Standalone Study: Significance for Contemporary Couture Analysis
As a standalone study, this rank badge offers invaluable insights for modern fashion analysis. First, it demonstrates how hierarchical systems can be encoded through material and design—a concept that resonates in today’s luxury branding, where logos and fabric choices signal status. Second, the badge’s use of metallic thread as a light-capturing element anticipates contemporary techniques in evening wear and performance costumes. Third, the crane’s iconography—a symbol of longevity and wisdom—aligns with current trends in sustainable fashion, where natural motifs and ethical craftsmanship are prized.
From a textile engineering perspective, the badge’s construction reveals principles of durability and flexibility. The combination of silk and metallic thread creates a fabric that is both rigid (for the badge’s shape) and pliable (for attachment to a robe). This balance is analogous to modern innovations in smart textiles, where functional and aesthetic elements are integrated. Furthermore, the badge’s preservation underscores the importance of archival practices in fashion. The silk’s pH level, the thread’s tension, and the storage environment all influence longevity—lessons that apply to contemporary haute couture pieces.
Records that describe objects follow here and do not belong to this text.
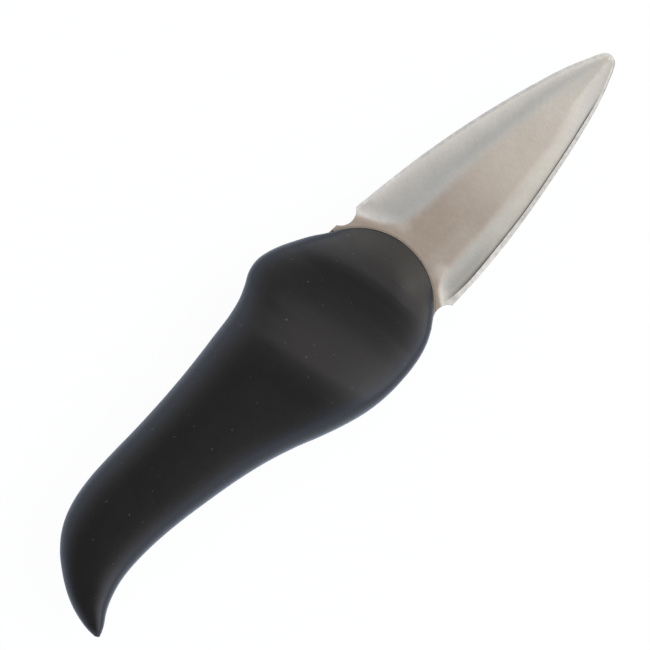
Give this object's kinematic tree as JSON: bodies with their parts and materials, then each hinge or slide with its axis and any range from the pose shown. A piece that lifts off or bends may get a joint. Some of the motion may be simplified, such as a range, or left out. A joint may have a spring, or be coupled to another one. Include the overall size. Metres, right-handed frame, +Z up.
{
  "type": "oyster knife",
  "caption": "Oyster knife: a short pointed blade ground on both edges, its tang hidden in a bulbous soft-grip handle that has a thumb rest and a hooked tail.",
  "frame": {"origin": "middle of the bounding box's bottom face: the knife lies on its side, on the crest of its handle", "axes": "+X along the blade to its nose, +Y towards the bump on the handle, +Z up, square to the blade's flat"},
  "size_m": [0.1992, 0.0484, 0.0242],
  "materials": {
    "steel": "cross-brushed flat, satin ground faces",
    "core_plastic": "plain moulded",
    "soft_grip": "matt soft-touch"
  },
  "bodies": {
    "root": {"blade": "steel", "core_upper_half": "core_plastic", "core_lower_half": "core_plastic", "grip_skin": "soft_grip"}
  },
  "joints": []
}
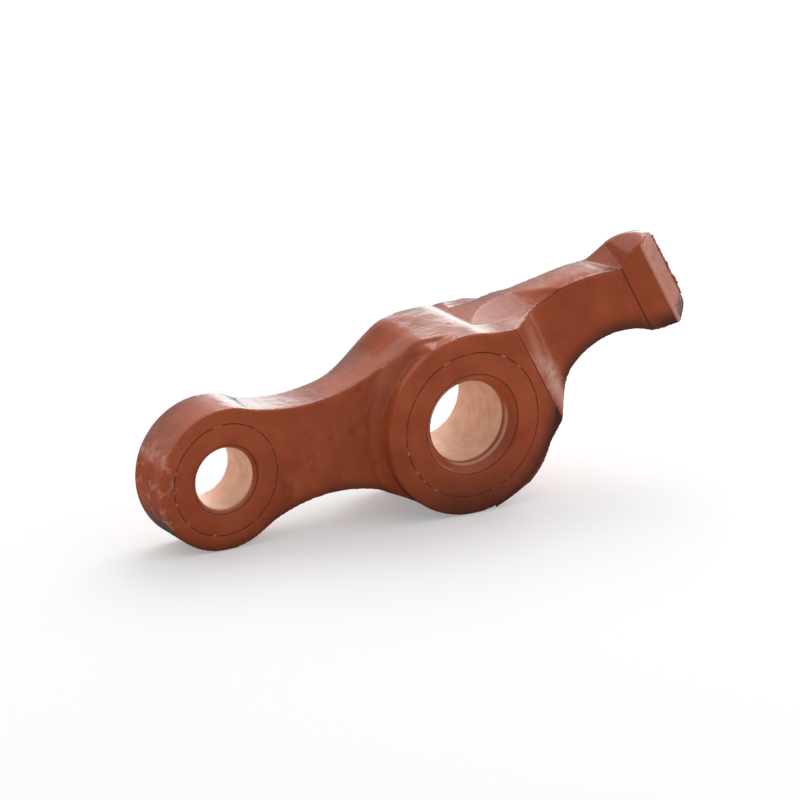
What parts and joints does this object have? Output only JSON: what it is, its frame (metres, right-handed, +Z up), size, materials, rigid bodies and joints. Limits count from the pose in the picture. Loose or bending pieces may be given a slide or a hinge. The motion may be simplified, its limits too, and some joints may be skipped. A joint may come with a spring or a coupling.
{
  "type": "wax casting pattern for a rocker arm",
  "caption": "Rocker arm with a wide shaft boss, a slimmer pin boss at the end of a flat arm, and a bevelled pad at the end of a short cranked arm.",
  "frame": {"origin": "middle of the shaft bore, halfway between the two faces of the shaft boss", "axes": "+Y along the shaft bore from the front face to the back face, +X from the pin boss towards the pad, +Z up, with both bosses standing on one level"},
  "size_m": [0.1135, 0.022, 0.0476],
  "materials": {
    "rocker_arm": "gloss"
  },
  "bodies": {
    "root": {"rocker_arm": "rocker_arm"}
  },
  "joints": []
}
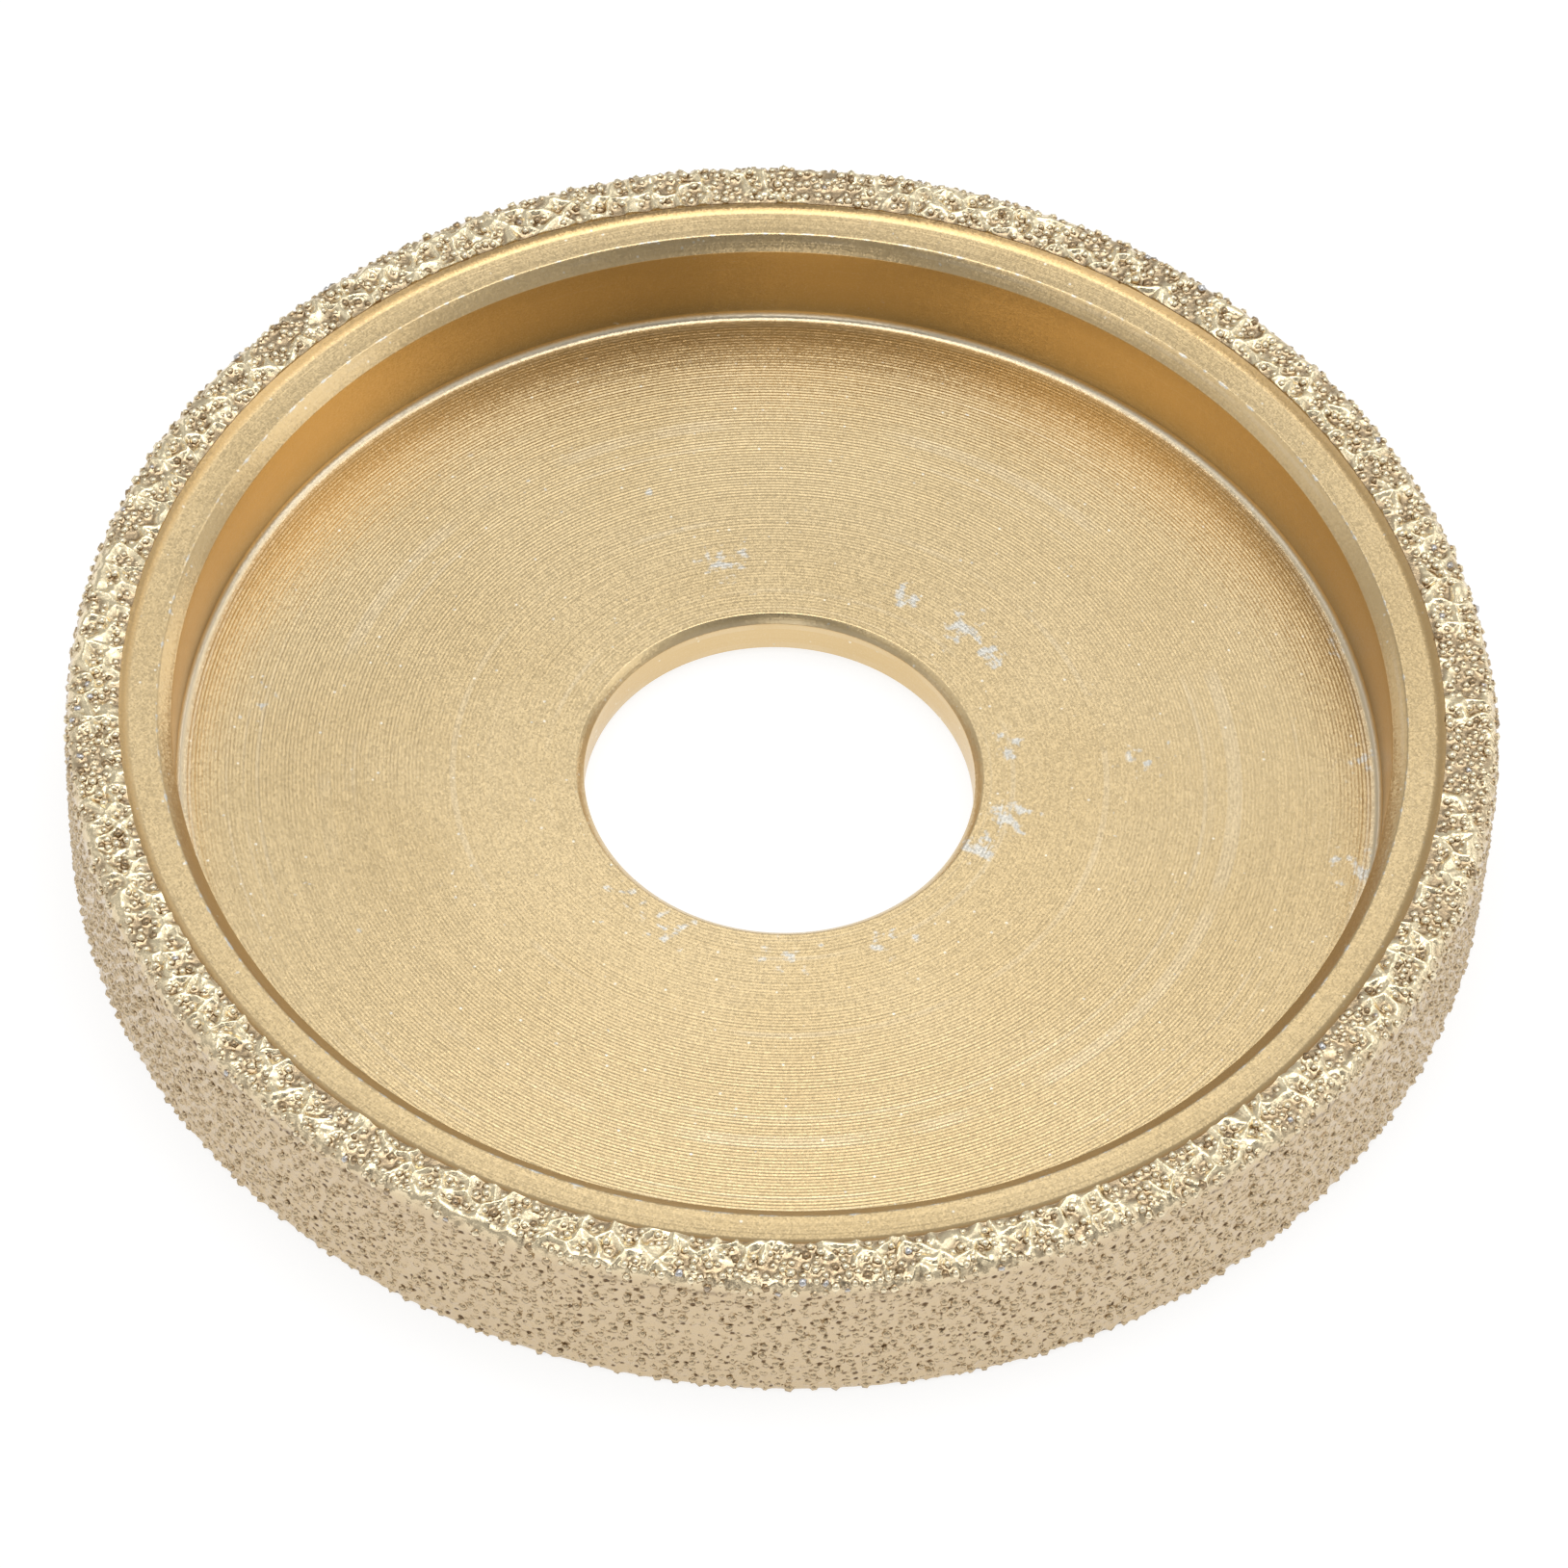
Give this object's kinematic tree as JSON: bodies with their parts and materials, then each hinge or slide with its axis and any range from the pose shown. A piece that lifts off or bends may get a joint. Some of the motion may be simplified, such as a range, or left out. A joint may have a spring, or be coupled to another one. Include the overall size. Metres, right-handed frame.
{
  "type": "diamond grinding wheel",
  "caption": "Cup-shaped steel edge-grinding wheel with a plain bore and a single layer of diamond crystals brazed over the rim's face, outer corner and side.",
  "frame": {"origin": "on the wheel's axis, in the plane of the flat back", "axes": "+Z along the axis, out of the open side of the recess; X and Y are any two directions across the wheel"},
  "size_m": [0.08, 0.08, 0.01],
  "materials": {
    "gold_lacquered_steel": "metallic gold lacquer over fine turning marks, worn to bare steel in places",
    "nickel_braze": "lumpy nickel-chrome filler under tan-gold lacquer",
    "diamond_crystal": "blocky translucent crystals, mostly coated with gold lacquer"
  },
  "bodies": {
    "root": {"steel_core": "gold_lacquered_steel", "braze_layer": "nickel_braze", "face_grit": "diamond_crystal", "shoulder_grit": "diamond_crystal", "side_grit": "diamond_crystal"}
  },
  "joints": []
}
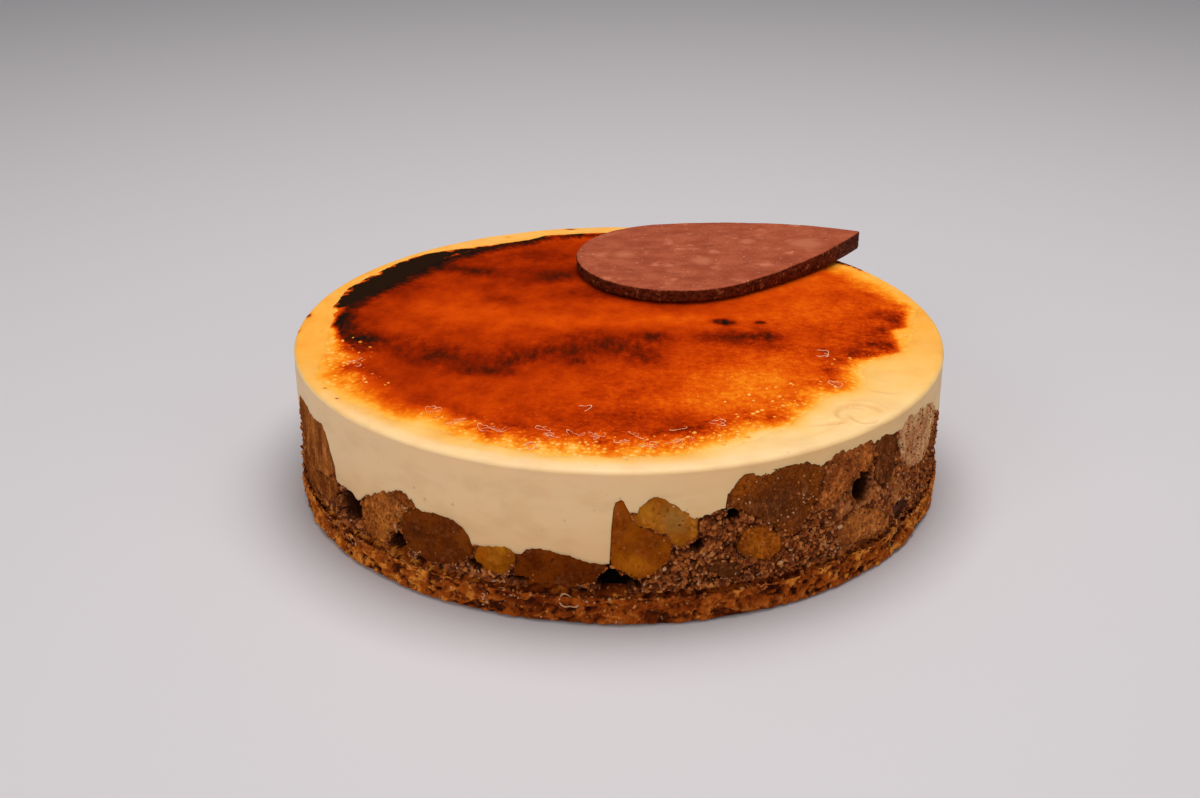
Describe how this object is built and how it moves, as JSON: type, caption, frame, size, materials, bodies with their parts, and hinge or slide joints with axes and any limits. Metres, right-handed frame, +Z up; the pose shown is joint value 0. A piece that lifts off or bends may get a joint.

Finally, the Manchurian crane rank badge serves as a case study in cross-cultural influence. During the Qing dynasty, China’s trade with Europe brought these badges to the attention of Western collectors, influencing embroidery techniques in France and England. Today, Katherine Fashion Lab’s study of this piece contributes to a global dialogue about heritage, appropriation, and the reinterpretation of historical motifs in modern design. By analyzing the badge’s materiality and symbolism, we gain a deeper appreciation for how fashion can articulate power, identity, and artistry across centuries.